Continuing the QF project into the future is an area of active planning. I expect more details about the next steps for this project will be shared as the plans continue to shape up.
On QF Newsletters
The idea of starting to write an ongoing newsletter about the Quantum Flow project was first suggested to me by Bill McCloskey. Our first goal was to find a way to increase the visibility into what the QF project is, and highlight people’s contributions to the effort, because we felt like due to the speed at which the project was spun up and the vast scope of the project, it may be difficult for a lot of people to understand in detail what actually happens under the hood.
Over time, I tried to shed light into the most important aspects of the work that happened in the project, and document the history of the technical work that happened throughout the past seven months or so.
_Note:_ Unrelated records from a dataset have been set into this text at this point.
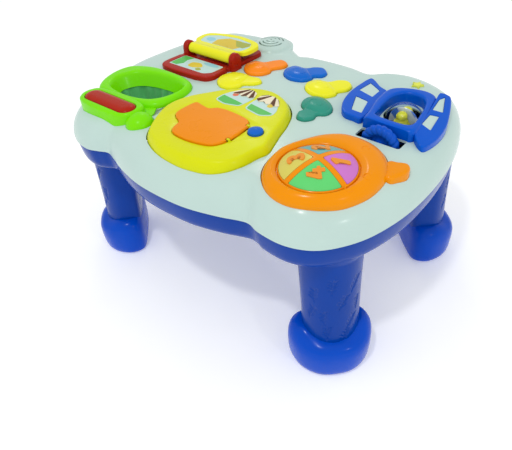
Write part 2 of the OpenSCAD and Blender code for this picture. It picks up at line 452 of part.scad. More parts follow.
// outlines of the plain numerals
NUM = [[],
  [[-1.5,-7],[1.5,-7],[1.5,7],[-0.5,7],[-4,4.5],[-2.8,2.6],[-1.5,3.6]],
  [[-5,-7],[5,-7],[5,-4.2],[-0.8,-4.2],[4.2,0.8],[5,3],[4.6,5],[3,6.6],[0,7.2],[-3,6.6],[-4.8,4.8],[-5,3],[-2,3],[-1.2,4.2],[0.2,4.6],[1.6,4],[1.8,2.6],[-5,-4.4]],
  [[-5,-5],[-3.4,-6.6],[0,-7.2],[3.2,-6.6],[5,-4.6],[5,-2],[3.4,0],[5,2],[4.8,4.8],[3,6.6],[0,7.2],[-3.2,6.6],[-4.8,5],[-2.8,3.2],[-1,4.3],[1,4.2],[2,3],[1,1.4],[-1,1.2],[-1,-1.2],[1,-1.4],[2.1,-2.8],[1.2,-4.2],[-1,-4.4],[-3,-3.2]],
  [[1,-7],[4,-7],[4,-4],[6,-4],[6,-1.4],[4,-1.4],[4,2],[1,2],[1,-1.4],[-2,-1.4],[1.5,7],[-1.6,7],[-5.4,-1.6],[-5.4,-4],[1,-4]]];
module number_pad(q, k, c) color(c) translate([disc_c[0], disc_c[1], 0]) {
  difference() {
    intersection() {
      translate([0, 0, disc_cz]) sphere(r = disc_R, $fn = 96);
      translate([0, 0, 262]) cylinder(r = disc_r - 2.4, h = 40, $fn = 64);
      rotate(cross_turn + 90*q) translate([3.6, 3.6, 240]) cube([60, 60, 60]);
    }
    translate([0, 0, disc_cz]) sphere(r = disc_R - 3, $fn = 96);
  }
  rotate(cross_turn + 90*q + 45) translate([23, 0, 253]) cylinder(r = 3, h = disc_cz + disc_R - 5 - 253, $fn = 24);
  // raised numeral, square to the dome
  rotate(cross_turn + 90*q + 45) translate([0, 0, disc_cz]) rotate([0, num_tilt, 0]) translate([0, 0, disc_R - 1.2]) rotate(num_turn - cross_turn - 90*q - 45) linear_extrude(2) polygon(scaled(NUM[k], 1.4, 1.4));
}
module number_pad_1() number_pad(0, 1, [0.76, 0.42, 0.72]);
module number_pad_2() number_pad(1, 2, [0.42, 0.68, 0.66]);
module number_pad_3() number_pad(2, 3, [0.85, 0.78, 0.35]);
module number_pad_4() number_pad(3, 4, [0.42, 0.82, 0.45]);

// ---- inside ---------------------------------------------------------------
module speaker() color(dark_c) translate([spk_c[0], spk_c[1], 0]) { translate([0, 0, 254]) cylinder(r = 22, h = 4); translate([0, 0, 246]) cylinder(r1 = 13, r2 = 20, h = 8); translate([0, 0, 238]) cylinder(r = 13, h = 8); }
module key_board() color(green_pcb) difference() { translate([-82, -8, 246]) cube([190, 112, 1.6]); for (p = [[-76,-2],[102,-2],[-76,98],[102,98]]) translate([p[0], p[1], 240]) cylinder(r = 1.6, h = 10, $fn = 24); translate([65, -30, 240]) cube([80, 24, 10]); }
module front_board() color(green_pcb) difference() { translate([52, -140, 246]) cube([152, 84, 1.6]); for (p = [[58,-134],[198,-134],[58,-62],[198,-62]]) translate([p[0], p[1], 240]) cylinder(r = 1.6, h = 10, $fn = 24); }
module bar_board() color(green_pcb) difference() { translate([-172, -150, 244]) cube([52, 26, 1.6]); for (p = [-166, -126]) translate([p, -137, 240]) cylinder(r = 1.6, h = 10, $fn = 24); }
module rubber(x, y, z) translate([x, y, z]) cylinder(r1 = 5, r2 = 3, h = 2, $fn = 24);
module contact_domes() color([0.75, 0.75, 0.72]) {
  for (K = [K_ORANGE, K_LEMON, K_BLUE, K_YELLOW, K_TEAL]) rubber(mid(K)[0], mid(K)[1], 247.7);
  rubber(btn_c[0], btn_c[1], 247.7);
  for (q = [0:3]) rubber(disc_c[0] + 23*cos(cross_turn + 90*q + 45), disc_c[1] + 23*sin(cross_turn + 90*q + 45), 247.7 - 1.5 + 1.5);
  rubber(bar_c[0], bar_c[1], 245.7);
}
module pad_lights() color([0.9, 0.9, 0.85]) for (q = [0:3]) translate([disc_c[0] + 12*cos(cross_turn + 90*q + 45), disc_c[1] + 12*sin(cross_turn + 90*q + 45), 247.7]) { cylinder(r = 2.5, h = 6, $fn = 24); translate([0, 0, 6]) sphere(r = 2.5, $fn = 24); }
module battery_box() color(blue_c) difference() {
  translate([-38, -30, tray_z + 3.2]) cube([76, 60, 20]);
  translate([-35, -27, tray_z + 3]) cube([70, 54, 17.5]);
}
module batteries() for (y = [-16.5, 0, 16.5]) translate([-25, y, tray_z + 12]) rotate([0, 90, 0]) { color([0.15,0.16,0.18]) cylinder(r = 7, h = 49, $fn = 32); color(metal_c) translate([0, 0, 48.5]) cylinder(r = 2.7, h = 2, $fn = 24); }
module battery_contacts() color(metal_c) for (y = [-16.5, 0, 16.5]) { translate([-34.8, y - 5, tray_z + 6]) cube([0.6, 10, 12]); translate([33.5, y - 5, tray_z + 6]) cube([0.6, 10, 12]); translate([-34.2, y, tray_z + 12]) rotate([0, 90, 0]) cylinder(r1 = 4, r2 = 2.5, h = 9, $fn = 24); }
module battery_door() color(blue_c) difference() { translate([-35.7, -27.7, tray_z]) cube([71.4, 55.4, 2.6]); translate([30, 0, tray_z - 1]) cylinder(r = 1.7, h = 8, $fn = 24); translate([30, 0, tray_z - 1]) cylinder(r = 3.6, h = 2.6, $fn = 24); for (y = [-15:5:15]) translate([-30, y - 0.75, tray_z - 1]) cube([24, 1.5, 1.6]); }
module battery_screw() color(metal_c) translate([30, 0, tray_z + 0.4]) { cylinder(r = 3.2, h = 1.1, $fn = 24); cylinder(r = 1.5, h = 4, $fn = 24); }
module power_switch() color([0.85, 0.2, 0.1]) translate([-105, -3.2, tray_z + 0.2]) { cube([6, 6.4, 6]); translate([-4, -3, 4.2]) cube([14, 12.4, 2]); }

top_shell();
bottom_tray();
leg_front_left();
leg_front_right();
leg_back_left();
leg_back_right();
boot_front_left();
boot_front_right();
boot_back_left();
boot_back_right();
casing_screws();
ball_hoop();
hoop_net();
hoop_bar();
house_panel();
house_windows();
house_awnings();
door_picture();
house_door();
door_pin();
house_button();
book_base();
book_picture();
book_pin();
book_page();
page_picture();
key_orange();
key_lemon();
key_blue();
key_yellow();
key_teal();
window_frame();
star_light();
spin_ball();
spin_figure();
spin_swirl();
spin_axle();
spin_wheel();
pad_housing();
number_pad_1();
number_pad_2();
number_pad_3();
number_pad_4();
speaker();
key_board();
front_board();
bar_board();
contact_domes();
pad_lights();
battery_box();
batteries();
battery_contacts();
battery_door();
battery_screw();
power_switch();
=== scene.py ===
# Musical activity table: looks, camera and light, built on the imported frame.
# Outlines and heights are the part's own, in millimetres; meshes are in metres.
import bpy, bmesh, json, random
import numpy as np
from math import sin, cos, pi, radians, degrees, atan2, asin, sqrt, exp
from mathutils import Vector, Matrix

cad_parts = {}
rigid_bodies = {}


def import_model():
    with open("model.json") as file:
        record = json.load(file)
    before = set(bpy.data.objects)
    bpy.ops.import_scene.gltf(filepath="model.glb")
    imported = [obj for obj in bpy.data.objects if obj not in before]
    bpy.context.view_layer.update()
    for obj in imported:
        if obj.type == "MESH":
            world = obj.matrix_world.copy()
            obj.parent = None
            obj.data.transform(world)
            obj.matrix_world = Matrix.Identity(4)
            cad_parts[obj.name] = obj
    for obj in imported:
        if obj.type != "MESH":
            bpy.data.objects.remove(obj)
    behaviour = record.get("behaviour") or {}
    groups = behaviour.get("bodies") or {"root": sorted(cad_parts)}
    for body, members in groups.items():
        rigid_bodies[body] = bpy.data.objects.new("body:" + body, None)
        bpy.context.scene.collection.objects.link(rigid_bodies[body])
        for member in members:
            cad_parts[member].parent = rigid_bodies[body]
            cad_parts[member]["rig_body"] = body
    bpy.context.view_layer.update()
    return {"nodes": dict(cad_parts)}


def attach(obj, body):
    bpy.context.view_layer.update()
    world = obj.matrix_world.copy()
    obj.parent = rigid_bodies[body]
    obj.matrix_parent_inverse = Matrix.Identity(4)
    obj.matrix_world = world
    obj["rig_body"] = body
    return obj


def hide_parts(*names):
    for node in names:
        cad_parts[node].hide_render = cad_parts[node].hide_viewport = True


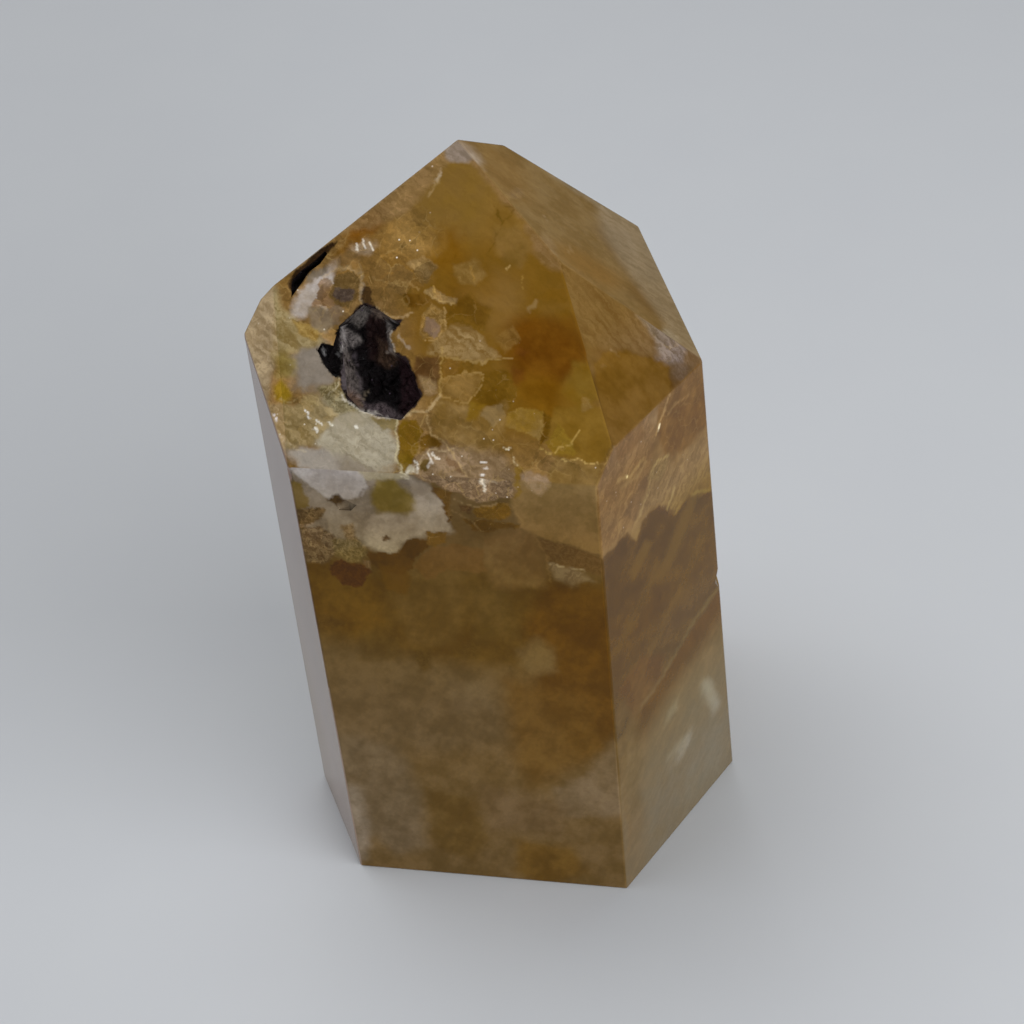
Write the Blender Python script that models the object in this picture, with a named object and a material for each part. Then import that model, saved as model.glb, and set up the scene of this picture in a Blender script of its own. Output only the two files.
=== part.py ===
"""A golden healer quartz tower: one natural crystal, ground to six sides and a point, and polished.

Units are metres and +Z is up. The tower stands on its flat base, with the origin at the base's middle and
its widest side facing -Y. Run it with: blender --background --python part.py
"""

import math
import random

import bmesh
import bpy
from mathutils import Matrix, Vector
from mathutils.geometry import delaunay_2d_cdt

MM = 0.001

# The block that the facets are ground from.
BLOCK_WIDTH = 80 * MM
BLOCK_HEIGHT = 100 * MM

# Each facet is a plane: the way it faces (degrees round Z, from +X), how far it leans back from upright
# (degrees), and its distance from the origin (mm).
SIDES = {
    "front": (-89.0, 0.8, 22.6),
    "right": (-23.0, 0.1, 23.0),
    "back_right": (27.4, 1.7, 21.8),
    "back": (90.5, 0.8, 22.7),
    "back_left": (144.6, 1.6, 15.1),
    "left": (211.1, 0.3, 25.9),
}
POINT_FACES = {
    "front_slope": (-88.2, 49.3, 59.4),
    "right_slope": (-22.6, 44.4, 59.7),
    "back_right_slope": (15.3, 47.6, 60.7),
    "back_slope": (73.0, 33.2, 52.5),
    "back_left_slope": (137.4, 23.4, 37.9),
    "left_slope": (243.7, 42.0, 60.2),
}
FACETS = SIDES | POINT_FACES

# Corners closer than this are one corner, as polishing leaves them.
SMALLEST_EDGE = 0.9 * MM
EDGE_ROUNDING = 0.22 * MM
EDGE_STEPS = 2

# Hollows where softer or darker mineral broke out of the polish. Each lies on a facet, at (across, up) from
# the foot of the perpendicular from the origin to it, in mm. Its outline is round that middle, in mm too.
HOLLOWS = {
    "vug": {
        "facet": "front_slope",
        "middle": (-8.5, 34.1),
        "outline": [
            (-2.2, 6.0), (-4.7, 3.7), (-3.9, 0.6), (-3.1, -3.6), (-1.5, -5.2), (1.2, -5.8), (2.8, -6.0),
            (4.7, -3.5), (3.6, -1.0), (2.9, 0.1), (1.4, 1.1), (0.6, 3.2), (1.9, 4.1), (-0.5, 5.5),
        ],
        "depth": 2.4,
        "rim": 0.6,
        "grain": 0.7,
        "seed": 3,
    },
    "black_patch": {
        "facet": "front_slope",
        "middle": (-13.8, 34.9),
        "outline": [
            (-1.5, 0.3), (-1.1, 1.0), (0.2, 0.8), (0.4, 2.2), (0.9, 2.6), (1.2, 1.5), (1.3, 0.0), (1.5, -1.5),
            (0.8, -2.6), (-0.4, -1.5),
        ],
        "depth": 0.6,
        "rim": 0.3,
        "grain": 0.6,
        "seed": 5,
    },
    "ridge_slit": {
        "facet": "front_slope",
        "middle": (-17.0, 43.6),
        "outline": [
            (-1.7, -0.9), (-0.8, 0.0), (0.4, 1.1), (1.6, 2.2), (1.9, 1.9), (1.2, 0.8), (0.1, -0.1), (-0.7, -1.5),
            (-1.6, -2.9), (-1.7, -1.6),
        ],
        "depth": 1.0,
        "rim": 0.4,
        "grain": 0.7,
        "seed": 11,
    },
    "front_pit": {
        "facet": "front",
        "middle": (-11.3, 54.9),
        "outline": [(-1.1, 0.2), (0.0, 0.7), (1.1, 0.1), (0.4, -0.7), (-0.9, -0.7)],
        "depth": 0.6,
        "rim": 0.2,
        "grain": 0.5,
        "seed": 13,
    },
}
CUTTER_RISE = 1.0 * MM

# Chips knocked out of the edges: a point on the edge (mm), the outward direction there, the radius of the
# shell-like break, and how deep it bites (mm).
CHIPS = [
    ((24.2, -1.6, 30.6), (1.0, 0.05, 0.0), 2.6, 0.45),
    ((-17.4, -20.5, 62.8), (-0.75, -0.55, 0.35), 1.7, 0.35),
    ((-16.6, -22.0, 58.6), (-0.6, -0.8, 0.0), 1.9, 0.35),
]
CHIP_ROUGHNESS = 0.12


def facet_frame(name):
    """The facet's plane as a matrix: X runs across it, Y up it, and Z out of it."""
    turn, lean, distance = FACETS[name]
    turn = math.radians(turn)
    lean = math.radians(lean)
    out = Vector((math.cos(lean) * math.cos(turn), math.cos(lean) * math.sin(turn), math.sin(lean)))
    across = Vector((0, 0, 1)).cross(out).normalized()
    up = out.cross(across)
    axes = Matrix((across, up, out)).transposed()
    return Matrix.Translation(out * distance * MM) @ axes.to_4x4()


def ground_block():
    """A block on the floor, cut back to each facet's plane, with its edges slightly rounded."""
    mesh = bmesh.new()
    size = Matrix.Diagonal((BLOCK_WIDTH, BLOCK_WIDTH, BLOCK_HEIGHT, 1))
    bmesh.ops.create_cube(mesh, size=1, matrix=Matrix.Translation((0, 0, BLOCK_HEIGHT / 2)) @ size)
    for name in FACETS:
        frame = facet_frame(name)
        everything = mesh.verts[:] + mesh.edges[:] + mesh.faces[:]
        cut = bmesh.ops.bisect_plane(
            mesh, geom=everything, plane_co=frame.translation, plane_no=frame.col[2].to_3d(), clear_outer=True
        )
        rim = [item for item in cut["geom_cut"] if isinstance(item, bmesh.types.BMEdge)]
        bmesh.ops.contextual_create(mesh, geom=rim)
    bmesh.ops.remove_doubles(mesh, verts=mesh.verts, dist=SMALLEST_EDGE)
    bmesh.ops.recalc_face_normals(mesh, faces=mesh.faces)
    bmesh.ops.bevel(
        mesh, geom=mesh.edges[:], offset=EDGE_ROUNDING, segments=EDGE_STEPS, profile=0.5, affect="EDGES",
        clamp_overlap=True,
    )
    return mesh


def inside(point, outline):
    """Whether a 2-D point lies within a closed outline."""
    within = False
    for (x0, y0), (x1, y1) in zip(outline, outline[1:] + outline[:1]):
        if (y0 > point[1]) != (y1 > point[1]) and point[0] < (x1 - x0) * (point[1] - y0) / (y1 - y0) + x0:
            within = not within
    return within


def to_outline(point, outline):
    """The distance from a 2-D point to the nearest side of an outline."""
    nearest = math.inf
    for start, end in zip(outline, outline[1:] + outline[:1]):
        side = Vector(end) - Vector(start)
        along = (Vector(point) - Vector(start)).dot(side) / side.length_squared
        foot = Vector(start) + side * min(max(along, 0), 1)
        nearest = min(nearest, (Vector(point) - foot).length)
    return nearest


def broken_floor(outline, depth, rim, grain, seed):
    """(points, triangles, count of outline points) of a hollow's rough floor, deepest away from its outline."""
    chance = random.Random(seed)
    flat = [Vector(corner) for corner in outline]
    xs = [corner[0] for corner in outline]
    ys = [corner[1] for corner in outline]
    steps_x = int((max(xs) - min(xs)) / grain) + 1
    steps_y = int((max(ys) - min(ys)) / grain) + 1
    for column in range(steps_x):
        for row in range(steps_y):
            x = min(xs) + (column + chance.uniform(0.2, 0.8)) * grain
            y = min(ys) + (row + chance.uniform(0.2, 0.8)) * grain
            if inside((x, y), outline) and to_outline((x, y), outline) > 0.35 * grain:
                flat.append(Vector((x, y)))
    count = len(outline)
    sides = [(index, (index + 1) % count) for index in range(count)]
    flat, _, faces, *_ = delaunay_2d_cdt(flat, sides, [], 1, 1e-5)
    reach = max(to_outline(point, outline) for point in flat[count:])
    points = []
    for index, point in enumerate(flat):
        bowl = 0 if index < count else (to_outline(point, outline) / reach) ** 0.7
        rough = chance.uniform(0.75, 1.15)
        points.append((point.x, point.y, -(rim + (depth - rim) * bowl) * rough))
    return points, faces, count


def hollow_cutter(name, facet, middle, outline, depth, rim, grain, seed):
    """A closed plug with a flat top above the facet and a rough underside, which the hollow is cut with."""
    points, faces, count = broken_floor(outline, depth, rim, grain, seed)
    mesh = bmesh.new()
    floor = [mesh.verts.new(Vector(point) * MM) for point in points]
    top = [mesh.verts.new((corner[0] * MM, corner[1] * MM, CUTTER_RISE)) for corner in outline]
    for face in faces:
        mesh.faces.new([floor[index] for index in face])
    for index in range(count):
        after = (index + 1) % count
        mesh.faces.new((floor[index], floor[after], top[after], top[index]))
    mesh.faces.new(top)
    bmesh.ops.recalc_face_normals(mesh, faces=mesh.faces)
    place = facet_frame(facet) @ Matrix.Translation((middle[0] * MM, middle[1] * MM, 0))
    bmesh.ops.transform(mesh, matrix=place, verts=mesh.verts)
    return as_object(name + "_cutter", mesh)


def chip_cutter(index, spot, outward, radius, bite):
    """A slightly lumpy ball that takes one shell-like chip out of an edge."""
    chance = random.Random(index)
    mesh = bmesh.new()
    bmesh.ops.create_icosphere(mesh, subdivisions=2, radius=radius * MM)
    for corner in mesh.verts:
        corner.co *= 1 + chance.uniform(-CHIP_ROUGHNESS, CHIP_ROUGHNESS)
    middle = Vector(spot) + Vector(outward).normalized() * (radius - bite)
    bmesh.ops.translate(mesh, vec=middle * MM, verts=mesh.verts)
    return as_object(f"chip_{index + 1}_cutter", mesh)


def as_object(name, mesh):
    """A bmesh as a new object in the scene."""
    data = bpy.data.meshes.new(name)
    mesh.to_mesh(data)
    mesh.free()
    made = bpy.data.objects.new(name, data)
    bpy.context.scene.collection.objects.link(made)
    return made


def cut_away(body, cutter):
    """Takes the cutter's shape out of the body, and keeps the cutter as a hidden guide."""
    cutter.hide_render = True
    cutter.display_type = "WIRE"
    cut = body.modifiers.new(cutter.name, "BOOLEAN")
    cut.operation = "DIFFERENCE"
    cut.solver = "EXACT"
    cut.object = cutter


def golden_quartz():
    """Polished iron-stained quartz: golden brown, glossy and partly see-through."""
    material = bpy.data.materials.new("golden healer quartz")
    material.use_nodes = True
    shader = material.node_tree.nodes["Principled BSDF"]
    shader.inputs["Base Color"].default_value = (0.28, 0.16, 0.05, 1)
    shader.inputs["Metallic"].default_value = 0
    shader.inputs["Roughness"].default_value = 0.08
    shader.inputs["IOR"].default_value = 1.544
    shader.inputs["Transmission Weight"].default_value = 0.4
    return material


def clear_scene():
    for old in list(bpy.data.objects):
        bpy.data.objects.remove(old)


def main():
    clear_scene()
    tower = as_object("quartz_tower", ground_block())
    tower.data.materials.append(golden_quartz())
    for name, hollow in HOLLOWS.items():
        cut_away(tower, hollow_cutter(name, **hollow))
    for index, chip in enumerate(CHIPS):
        cut_away(tower, chip_cutter(index, *chip))


main()
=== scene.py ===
"""Looks of the golden healer quartz tower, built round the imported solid.

Materials work in millimetres on Object coordinates. Markings lie on the tower's ground facets, and are given
as (across, up) in mm from the foot of the perpendicular from the origin to that facet.
"""

import math

import bmesh
import bpy
import numpy as np
from mathutils import Matrix, Vector, kdtree, noise
from mathutils.geometry import delaunay_2d_cdt

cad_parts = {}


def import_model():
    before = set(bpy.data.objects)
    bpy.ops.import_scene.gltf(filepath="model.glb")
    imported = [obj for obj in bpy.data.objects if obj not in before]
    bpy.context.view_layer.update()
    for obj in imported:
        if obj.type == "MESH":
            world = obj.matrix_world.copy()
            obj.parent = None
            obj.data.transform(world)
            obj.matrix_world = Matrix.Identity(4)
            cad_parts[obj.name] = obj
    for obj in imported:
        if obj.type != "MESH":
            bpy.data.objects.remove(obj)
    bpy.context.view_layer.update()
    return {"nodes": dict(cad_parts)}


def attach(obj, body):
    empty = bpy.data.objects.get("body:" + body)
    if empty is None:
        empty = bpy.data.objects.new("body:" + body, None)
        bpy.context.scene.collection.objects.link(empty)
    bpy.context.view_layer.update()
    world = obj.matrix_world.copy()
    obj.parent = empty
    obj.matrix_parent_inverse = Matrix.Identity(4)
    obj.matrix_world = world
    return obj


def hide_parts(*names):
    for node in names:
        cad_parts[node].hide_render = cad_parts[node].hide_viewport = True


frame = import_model()

# The ragged outlines are drawn from this number, and so are the same on each run.
SEED = 21
noise.seed_set(SEED)

MM = 0.001

# The facets that carry markings: the way each faces (degrees round Z from +X), how far it leans back from
# upright (degrees) and its distance from the origin (mm).
FACETS = {
    "front": (-89.0, 0.8, 22.6),
    "right": (-23.0, 0.1, 23.0),
    "back_right": (27.4, 1.7, 21.8),
    "back": (90.5, 0.8, 22.7),
    "back_left": (144.6, 1.6, 15.1),
    "left": (211.1, 0.3, 25.9),
    "front_slope": (-88.2, 49.3, 59.4),
    "right_slope": (-22.6, 44.4, 59.7),
    "back_right_slope": (15.3, 47.6, 60.7),
    "back_slope": (73.0, 33.2, 52.5),
    "back_left_slope": (137.4, 23.4, 37.9),
    "left_slope": (243.7, 42.0, 60.2),
}

# How far apart the points on each facet are (mm), from each height up the facet (mm).
SPACING = {
    "front": {-99: 0.62, 28: 0.42, 43: 0.25},
    "right": {-99: 0.62, 30: 0.45, 43: 0.3},
    "back_right": {-99: 0.75},
    "back": {-99: 0.75},
    "back_left": {-99: 0.75},
    "left": {-99: 0.62},
    "front_slope": {-99: 0.185},
    "right_slope": {-99: 0.3},
    "back_right_slope": {-99: 0.36},
    "back_slope": {-99: 0.42},
    "back_left_slope": {-99: 0.42},
    "left_slope": {-99: 0.26},
}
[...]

At its lowest level, Quantum Flow consisted of many performance bug fixes all over the place. I think it was important to highlight that fact, but also explain to some extent how and why some classes of bugs were investigated in-depth. But it’s also possible to not see the forest when looking at the trees, so at times I also tried to highlight some of the ongoing higher level efforts in addition to listing the individual fixes landing each week.
Another super important goal of mine was to give credit where it’s due. What we have accomplished for Quantum Flow (and Firefox 57) so far couldn’t have been accomplished without the help of many wonderful people in the community. I often think that we need to take more opportunities to thank people for the hard work that they are doing, and I took these newsletters as my opportunity to do just that!
Also, I have always wanted to read newsletters like this myself about what happens in projects and teams that I’m not actively involved in myself. I’m extremely happy that there are now a number of newsletters that people have started writing recently, and I look forward to seeing even more of them! Writing about what we work on is important, it helps share knowledge across Mozilla and keeps people informed and engaged. I urge more people to write about what they do, and I’ll try to continue to do so myself.
Before closing, it is time to give credits where it’s due one last time in these series. Firstly, I would like to thank Jan de Mooij, Mike Conley, and Florian Quèze who helped me with collecting the credits section at the end of the newsletters in the past few months! Also, I would like to extend to thank the following people who helped land the last performance improvements for Firefox 57:
- Andrew McCreight enabled the single-compartment for all JSMs! This reduces the memory overhead incurred by each JSM, and also side-step the “compartment crossing” performance penalty when JSMs access objects in one another. Here’s our ts_paint performance test (time to first window paint in ms) – that fall off around September 16 was caused by this work!
- Jim Chen enabled the single-compartment JSMs for Android! This brought some nice speed and memory usage wins on Android like desktop above.
- Olli Pettay fixed a recent regression from one of my patches which was caused by creating nsContentList objects too eagerly.